Chris Bangs, a noted DJ on the scene, and later the producer of Galliano's first album also gets two tracks both, as Lay Zee Muthas and the Quiet Boys (with Rob Gallagher again). These are quite "dance" oriented records beat and sample based with little to really fit with the other tracks on the album. Similarly "Killer" by the Night Trains is a nice enough tune but is basically a bit of jamming over a looped groove and does not pack a punch the way their "And Now We have Rhythm" from the seminal "Acid Jazz and Other Illicit Grooves" does. Staying with the loops and "dance" records, A Man Called Adam's "Earthly Powers" is enjoyable dancefloor fare but, again, not hugely exciting.

The CD will, I'm sure be bought by many for "King Truman's" "Like a Gun" another likeable enough tune but not the sort of thing that would set the dancefloor alight or define "the acid jazz sound" (if indeed such a thing was possible). If this record sells for £150 it is proof that it is rarity rather than quality that sets a record's price.

The definitive "Totally Wired" albums on Acid Jazz always included some classic old tracks form the vaults and this tradition is continued with fine tracks from Patrice Rushen and Caeser Frazier. Frazier's "Mighty Mouse" begins a sequence of very fine tracks being followed by the New Jersey Kings (James Taylor Quartet "in disguise") having one of their finest moments, augmented by a full horn section; the fierce saxophone assault of of Bukky Leo's "Rejoice in Righteousness"; Snowboy's latin version of Coltrane's "Mr PC" and finally powerhouse drumming form Steve White.

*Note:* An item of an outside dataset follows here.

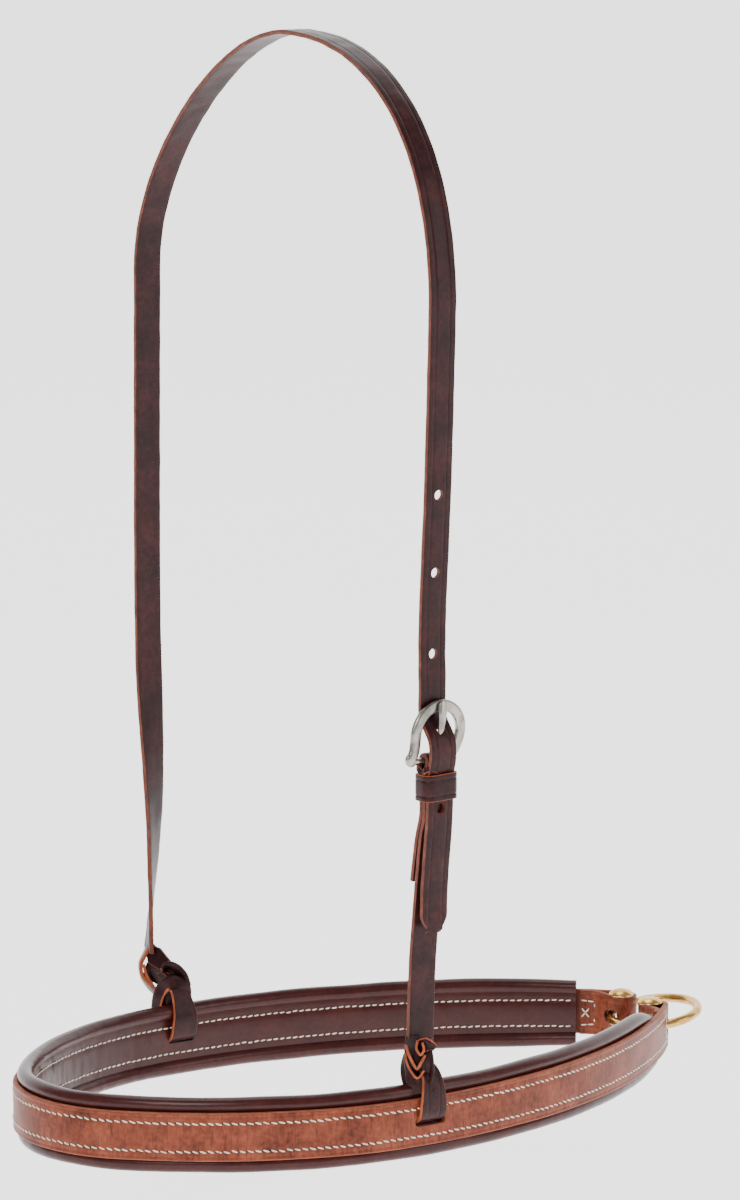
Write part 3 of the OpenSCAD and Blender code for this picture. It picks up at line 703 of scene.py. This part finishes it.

As a representation of the eclectic, electric, exciting musical scene that led to the coining of the term "Acid Jazz", Gilles Peterson and Patrick Forge's "Sunday Afternoons at Dingwall's" compilation is both a far more representative and far more enjoyable. Even for fans of the Acid Jazz record label, their material has been re-compiled and re-packaged so many times that they could probably find something more to their personal liking than this. I can really only see this album being bought by Paul Weller completists wanting to get their hands on that "King Truman" track.